CHALLENGE: Starting at the line containing "barrels and pins", copy each line exactly, ending with the line containing "bpy.context.view_layer.update()". Leave out everything else.

┄┄┄┄┄┄

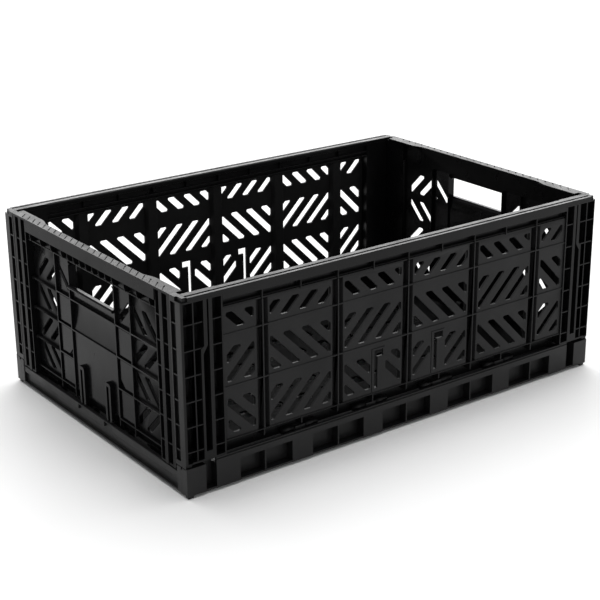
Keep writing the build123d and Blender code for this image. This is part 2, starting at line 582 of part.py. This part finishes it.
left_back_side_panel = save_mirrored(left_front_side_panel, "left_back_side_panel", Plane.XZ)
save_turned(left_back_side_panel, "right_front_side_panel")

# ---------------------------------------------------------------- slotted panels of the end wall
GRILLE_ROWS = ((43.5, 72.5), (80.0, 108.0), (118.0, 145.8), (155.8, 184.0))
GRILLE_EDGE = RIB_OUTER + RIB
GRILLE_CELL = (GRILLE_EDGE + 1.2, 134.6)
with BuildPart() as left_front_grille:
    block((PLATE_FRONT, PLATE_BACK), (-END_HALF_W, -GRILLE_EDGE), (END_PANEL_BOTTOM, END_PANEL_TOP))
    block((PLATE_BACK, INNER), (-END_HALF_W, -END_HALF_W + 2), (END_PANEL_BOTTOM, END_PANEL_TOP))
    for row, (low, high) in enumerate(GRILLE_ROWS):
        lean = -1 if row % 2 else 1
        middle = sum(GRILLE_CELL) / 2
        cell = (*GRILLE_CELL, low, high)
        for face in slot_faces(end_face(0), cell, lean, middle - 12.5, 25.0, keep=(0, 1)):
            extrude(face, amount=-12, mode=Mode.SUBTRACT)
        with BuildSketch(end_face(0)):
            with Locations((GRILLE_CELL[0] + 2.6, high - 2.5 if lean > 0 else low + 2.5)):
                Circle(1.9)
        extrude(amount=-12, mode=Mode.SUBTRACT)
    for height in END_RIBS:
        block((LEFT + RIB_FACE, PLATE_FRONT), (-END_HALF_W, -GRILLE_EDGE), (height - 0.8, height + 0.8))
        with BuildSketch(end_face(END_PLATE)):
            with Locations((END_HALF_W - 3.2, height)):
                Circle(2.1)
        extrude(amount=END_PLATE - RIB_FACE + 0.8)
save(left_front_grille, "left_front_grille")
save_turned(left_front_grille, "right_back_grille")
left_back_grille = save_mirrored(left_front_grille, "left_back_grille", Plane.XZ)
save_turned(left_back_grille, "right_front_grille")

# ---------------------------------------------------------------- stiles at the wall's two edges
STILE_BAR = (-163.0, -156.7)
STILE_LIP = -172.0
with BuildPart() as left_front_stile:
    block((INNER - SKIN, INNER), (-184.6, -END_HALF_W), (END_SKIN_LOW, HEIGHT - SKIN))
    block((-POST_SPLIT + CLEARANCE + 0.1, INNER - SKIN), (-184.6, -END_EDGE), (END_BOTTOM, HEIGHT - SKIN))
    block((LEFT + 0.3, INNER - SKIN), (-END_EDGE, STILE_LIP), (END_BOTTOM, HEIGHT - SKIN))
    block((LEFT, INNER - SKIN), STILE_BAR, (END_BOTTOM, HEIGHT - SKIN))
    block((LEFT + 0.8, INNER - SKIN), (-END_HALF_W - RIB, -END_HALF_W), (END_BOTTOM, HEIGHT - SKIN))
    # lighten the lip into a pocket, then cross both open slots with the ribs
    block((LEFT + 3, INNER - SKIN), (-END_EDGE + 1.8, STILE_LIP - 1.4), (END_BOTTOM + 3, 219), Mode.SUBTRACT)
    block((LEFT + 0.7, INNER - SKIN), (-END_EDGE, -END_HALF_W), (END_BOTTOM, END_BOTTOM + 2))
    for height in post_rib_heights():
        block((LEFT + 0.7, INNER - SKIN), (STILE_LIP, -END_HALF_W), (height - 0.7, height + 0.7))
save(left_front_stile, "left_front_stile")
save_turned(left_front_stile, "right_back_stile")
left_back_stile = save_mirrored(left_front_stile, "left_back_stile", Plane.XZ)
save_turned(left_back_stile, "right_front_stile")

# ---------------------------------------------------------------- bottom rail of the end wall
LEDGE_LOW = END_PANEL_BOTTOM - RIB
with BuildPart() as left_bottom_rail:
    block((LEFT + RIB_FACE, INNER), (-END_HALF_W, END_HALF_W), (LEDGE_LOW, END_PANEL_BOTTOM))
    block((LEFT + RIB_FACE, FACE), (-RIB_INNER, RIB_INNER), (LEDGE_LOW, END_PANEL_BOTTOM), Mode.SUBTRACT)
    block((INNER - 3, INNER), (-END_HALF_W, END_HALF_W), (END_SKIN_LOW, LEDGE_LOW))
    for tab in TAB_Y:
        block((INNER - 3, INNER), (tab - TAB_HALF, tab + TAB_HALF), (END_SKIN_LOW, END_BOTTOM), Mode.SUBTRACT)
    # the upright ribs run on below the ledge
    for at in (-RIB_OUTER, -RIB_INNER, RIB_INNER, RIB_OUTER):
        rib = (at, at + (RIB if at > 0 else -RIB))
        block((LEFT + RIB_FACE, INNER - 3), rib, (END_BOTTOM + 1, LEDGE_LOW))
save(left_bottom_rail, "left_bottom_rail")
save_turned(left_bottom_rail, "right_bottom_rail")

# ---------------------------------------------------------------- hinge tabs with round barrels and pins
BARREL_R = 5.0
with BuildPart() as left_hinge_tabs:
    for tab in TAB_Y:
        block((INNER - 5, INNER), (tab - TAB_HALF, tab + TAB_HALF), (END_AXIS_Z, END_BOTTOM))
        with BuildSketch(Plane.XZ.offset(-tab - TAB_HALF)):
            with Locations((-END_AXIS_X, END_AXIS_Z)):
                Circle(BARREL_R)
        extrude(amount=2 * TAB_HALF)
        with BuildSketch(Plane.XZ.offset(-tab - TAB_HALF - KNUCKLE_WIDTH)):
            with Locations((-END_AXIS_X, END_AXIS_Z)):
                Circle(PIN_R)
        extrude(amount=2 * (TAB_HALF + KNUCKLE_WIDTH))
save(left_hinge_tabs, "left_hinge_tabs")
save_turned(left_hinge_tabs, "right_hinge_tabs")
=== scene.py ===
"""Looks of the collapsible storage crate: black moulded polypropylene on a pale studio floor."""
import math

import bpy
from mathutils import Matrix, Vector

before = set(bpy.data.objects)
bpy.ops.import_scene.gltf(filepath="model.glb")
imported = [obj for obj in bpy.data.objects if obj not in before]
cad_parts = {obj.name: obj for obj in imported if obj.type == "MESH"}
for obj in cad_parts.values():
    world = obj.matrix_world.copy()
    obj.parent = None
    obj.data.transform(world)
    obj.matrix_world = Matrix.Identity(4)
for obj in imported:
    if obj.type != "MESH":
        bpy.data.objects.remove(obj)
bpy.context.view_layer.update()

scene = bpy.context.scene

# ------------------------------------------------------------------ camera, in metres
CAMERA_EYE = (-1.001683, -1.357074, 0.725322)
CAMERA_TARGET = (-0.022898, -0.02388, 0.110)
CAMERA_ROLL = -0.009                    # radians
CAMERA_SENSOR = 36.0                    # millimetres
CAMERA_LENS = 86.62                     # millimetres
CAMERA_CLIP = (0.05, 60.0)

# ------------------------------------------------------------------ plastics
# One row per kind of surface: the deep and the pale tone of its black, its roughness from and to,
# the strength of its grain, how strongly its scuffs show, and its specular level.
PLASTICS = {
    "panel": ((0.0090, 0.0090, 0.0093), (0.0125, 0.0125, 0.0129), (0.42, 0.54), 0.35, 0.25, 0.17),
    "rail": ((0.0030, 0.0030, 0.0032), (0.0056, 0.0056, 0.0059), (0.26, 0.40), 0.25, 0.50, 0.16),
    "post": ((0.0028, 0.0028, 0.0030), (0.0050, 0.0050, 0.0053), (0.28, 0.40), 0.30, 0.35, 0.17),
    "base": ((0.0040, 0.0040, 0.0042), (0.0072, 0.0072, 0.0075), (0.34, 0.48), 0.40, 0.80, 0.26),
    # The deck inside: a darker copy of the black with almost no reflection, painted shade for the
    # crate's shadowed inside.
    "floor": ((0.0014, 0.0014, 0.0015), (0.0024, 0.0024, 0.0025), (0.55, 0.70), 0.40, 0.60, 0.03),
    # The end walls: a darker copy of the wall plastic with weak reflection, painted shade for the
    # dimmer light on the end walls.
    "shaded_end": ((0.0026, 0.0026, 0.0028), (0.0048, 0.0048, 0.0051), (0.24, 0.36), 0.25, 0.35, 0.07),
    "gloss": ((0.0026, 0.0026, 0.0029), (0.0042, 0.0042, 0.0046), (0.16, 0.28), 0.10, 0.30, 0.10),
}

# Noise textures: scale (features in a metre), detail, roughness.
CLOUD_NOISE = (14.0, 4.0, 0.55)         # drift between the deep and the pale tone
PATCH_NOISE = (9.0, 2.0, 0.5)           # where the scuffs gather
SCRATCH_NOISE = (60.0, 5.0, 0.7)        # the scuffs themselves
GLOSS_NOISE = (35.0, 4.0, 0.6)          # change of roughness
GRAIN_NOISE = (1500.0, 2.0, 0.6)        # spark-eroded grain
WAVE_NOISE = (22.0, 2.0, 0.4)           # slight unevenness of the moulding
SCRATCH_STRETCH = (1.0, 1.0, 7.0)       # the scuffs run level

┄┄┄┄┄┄

RESULT FOR THIS TASK:
# ---------------------------------------------------------------- hinge tabs with round barrels and pins
BARREL_R = 5.0
with BuildPart() as left_hinge_tabs:
    for tab in TAB_Y:
        block((INNER - 5, INNER), (tab - TAB_HALF, tab + TAB_HALF), (END_AXIS_Z, END_BOTTOM))
        with BuildSketch(Plane.XZ.offset(-tab - TAB_HALF)):
            with Locations((-END_AXIS_X, END_AXIS_Z)):
                Circle(BARREL_R)
        extrude(amount=2 * TAB_HALF)
        with BuildSketch(Plane.XZ.offset(-tab - TAB_HALF - KNUCKLE_WIDTH)):
            with Locations((-END_AXIS_X, END_AXIS_Z)):
                Circle(PIN_R)
        extrude(amount=2 * (TAB_HALF + KNUCKLE_WIDTH))
save(left_hinge_tabs, "left_hinge_tabs")
save_turned(left_hinge_tabs, "right_hinge_tabs")
=== scene.py ===
"""Looks of the collapsible storage crate: black moulded polypropylene on a pale studio floor."""
import math

import bpy
from mathutils import Matrix, Vector

before = set(bpy.data.objects)
bpy.ops.import_scene.gltf(filepath="model.glb")
imported = [obj for obj in bpy.data.objects if obj not in before]
cad_parts = {obj.name: obj for obj in imported if obj.type == "MESH"}
for obj in cad_parts.values():
    world = obj.matrix_world.copy()
    obj.parent = None
    obj.data.transform(world)
    obj.matrix_world = Matrix.Identity(4)
for obj in imported:
    if obj.type != "MESH":
        bpy.data.objects.remove(obj)
bpy.context.view_layer.update()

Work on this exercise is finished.